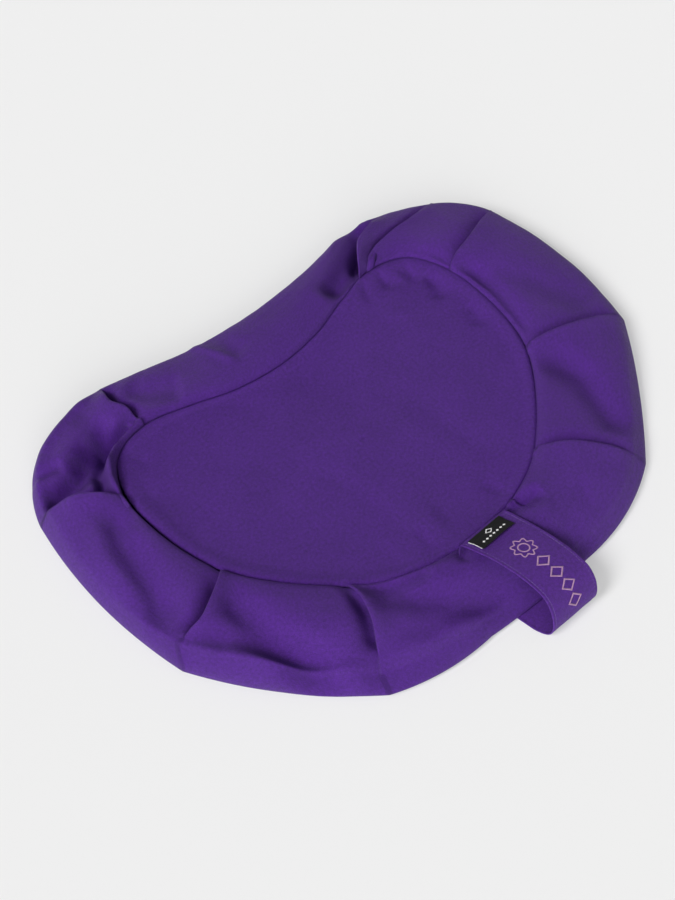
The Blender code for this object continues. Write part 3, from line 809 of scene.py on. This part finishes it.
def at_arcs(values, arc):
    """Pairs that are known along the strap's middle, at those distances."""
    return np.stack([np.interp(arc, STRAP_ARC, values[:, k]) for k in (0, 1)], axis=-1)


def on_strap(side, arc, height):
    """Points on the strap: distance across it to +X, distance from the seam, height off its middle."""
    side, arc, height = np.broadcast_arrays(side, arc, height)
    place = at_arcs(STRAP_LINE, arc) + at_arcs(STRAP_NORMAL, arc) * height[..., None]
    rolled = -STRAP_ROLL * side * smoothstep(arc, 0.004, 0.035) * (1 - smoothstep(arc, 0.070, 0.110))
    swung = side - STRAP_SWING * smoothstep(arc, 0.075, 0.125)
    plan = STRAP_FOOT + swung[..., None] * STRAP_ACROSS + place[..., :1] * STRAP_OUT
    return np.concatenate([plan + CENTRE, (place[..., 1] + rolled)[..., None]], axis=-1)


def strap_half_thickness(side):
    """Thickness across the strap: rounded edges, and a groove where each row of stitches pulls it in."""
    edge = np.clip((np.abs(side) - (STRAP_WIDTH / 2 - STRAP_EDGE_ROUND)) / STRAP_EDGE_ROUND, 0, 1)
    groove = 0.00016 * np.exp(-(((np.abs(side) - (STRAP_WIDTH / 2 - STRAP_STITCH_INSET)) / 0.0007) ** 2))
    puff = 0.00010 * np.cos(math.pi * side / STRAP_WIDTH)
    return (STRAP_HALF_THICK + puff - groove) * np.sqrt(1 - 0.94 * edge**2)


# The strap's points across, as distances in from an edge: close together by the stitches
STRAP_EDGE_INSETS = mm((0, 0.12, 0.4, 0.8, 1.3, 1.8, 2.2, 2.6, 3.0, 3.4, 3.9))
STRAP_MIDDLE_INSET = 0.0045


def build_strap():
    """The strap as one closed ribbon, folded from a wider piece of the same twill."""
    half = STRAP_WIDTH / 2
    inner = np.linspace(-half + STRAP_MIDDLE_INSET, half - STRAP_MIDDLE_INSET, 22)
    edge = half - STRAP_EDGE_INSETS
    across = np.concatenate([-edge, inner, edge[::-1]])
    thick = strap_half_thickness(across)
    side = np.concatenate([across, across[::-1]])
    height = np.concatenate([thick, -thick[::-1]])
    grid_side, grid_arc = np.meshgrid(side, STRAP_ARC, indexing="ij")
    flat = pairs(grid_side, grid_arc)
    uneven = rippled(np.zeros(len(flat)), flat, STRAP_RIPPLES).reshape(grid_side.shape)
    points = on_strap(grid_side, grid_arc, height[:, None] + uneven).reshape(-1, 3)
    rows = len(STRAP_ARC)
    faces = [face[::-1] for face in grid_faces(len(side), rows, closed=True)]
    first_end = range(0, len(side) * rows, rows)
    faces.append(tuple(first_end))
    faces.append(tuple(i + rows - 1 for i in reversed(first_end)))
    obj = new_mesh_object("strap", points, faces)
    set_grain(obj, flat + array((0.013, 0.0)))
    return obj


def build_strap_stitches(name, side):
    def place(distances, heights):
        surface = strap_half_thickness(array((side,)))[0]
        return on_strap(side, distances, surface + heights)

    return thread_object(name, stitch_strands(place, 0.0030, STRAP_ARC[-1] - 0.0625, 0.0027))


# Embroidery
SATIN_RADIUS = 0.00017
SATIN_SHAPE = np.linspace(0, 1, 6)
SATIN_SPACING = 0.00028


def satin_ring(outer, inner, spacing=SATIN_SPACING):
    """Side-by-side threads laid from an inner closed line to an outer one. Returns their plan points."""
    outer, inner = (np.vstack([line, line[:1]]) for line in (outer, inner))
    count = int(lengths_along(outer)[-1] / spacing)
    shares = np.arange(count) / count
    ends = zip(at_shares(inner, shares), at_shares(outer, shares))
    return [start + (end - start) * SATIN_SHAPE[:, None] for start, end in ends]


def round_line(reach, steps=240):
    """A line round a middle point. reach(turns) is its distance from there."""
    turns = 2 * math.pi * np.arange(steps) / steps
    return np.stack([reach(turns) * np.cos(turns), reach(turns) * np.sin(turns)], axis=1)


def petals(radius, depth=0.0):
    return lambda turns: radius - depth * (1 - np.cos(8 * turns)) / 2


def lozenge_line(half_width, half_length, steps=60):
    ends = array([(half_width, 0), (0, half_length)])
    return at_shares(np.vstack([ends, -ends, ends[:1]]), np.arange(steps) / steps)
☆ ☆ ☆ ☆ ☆
_What to do_:
Each line from the start of the listing above through the line containing "return np.concatenate([plan +" should be copied exactly, please, with no other lines added.

_Result for this exercise_:
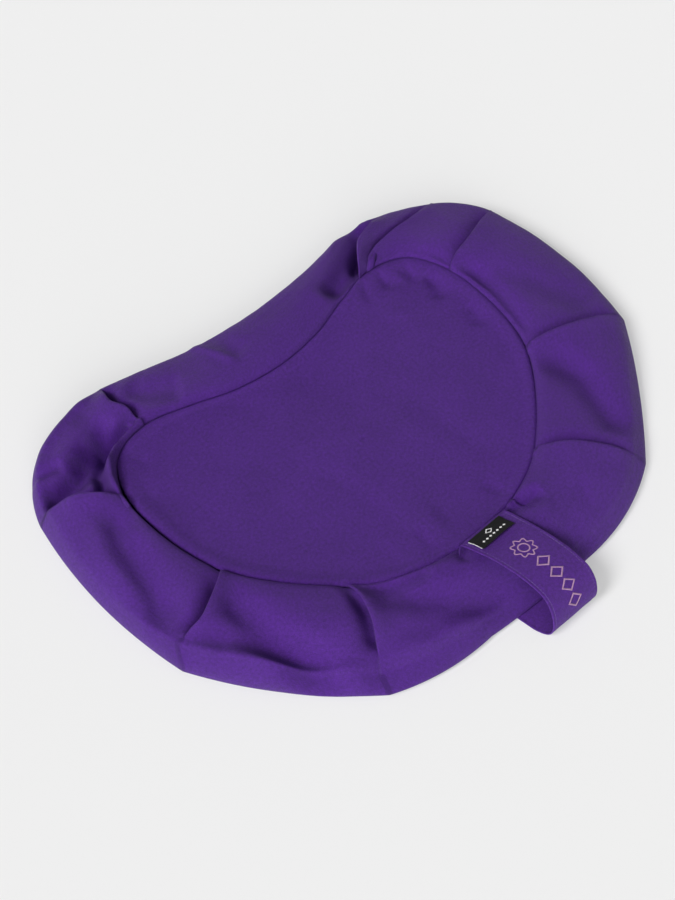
The Blender code for this object continues. Write part 3, from line 809 of scene.py on. This part finishes it.
def at_arcs(values, arc):
    """Pairs that are known along the strap's middle, at those distances."""
    return np.stack([np.interp(arc, STRAP_ARC, values[:, k]) for k in (0, 1)], axis=-1)


def on_strap(side, arc, height):
    """Points on the strap: distance across it to +X, distance from the seam, height off its middle."""
    side, arc, height = np.broadcast_arrays(side, arc, height)
    place = at_arcs(STRAP_LINE, arc) + at_arcs(STRAP_NORMAL, arc) * height[..., None]
    rolled = -STRAP_ROLL * side * smoothstep(arc, 0.004, 0.035) * (1 - smoothstep(arc, 0.070, 0.110))
    swung = side - STRAP_SWING * smoothstep(arc, 0.075, 0.125)
    plan = STRAP_FOOT + swung[..., None] * STRAP_ACROSS + place[..., :1] * STRAP_OUT
    return np.concatenate([plan + CENTRE, (place[..., 1] + rolled)[..., None]], axis=-1)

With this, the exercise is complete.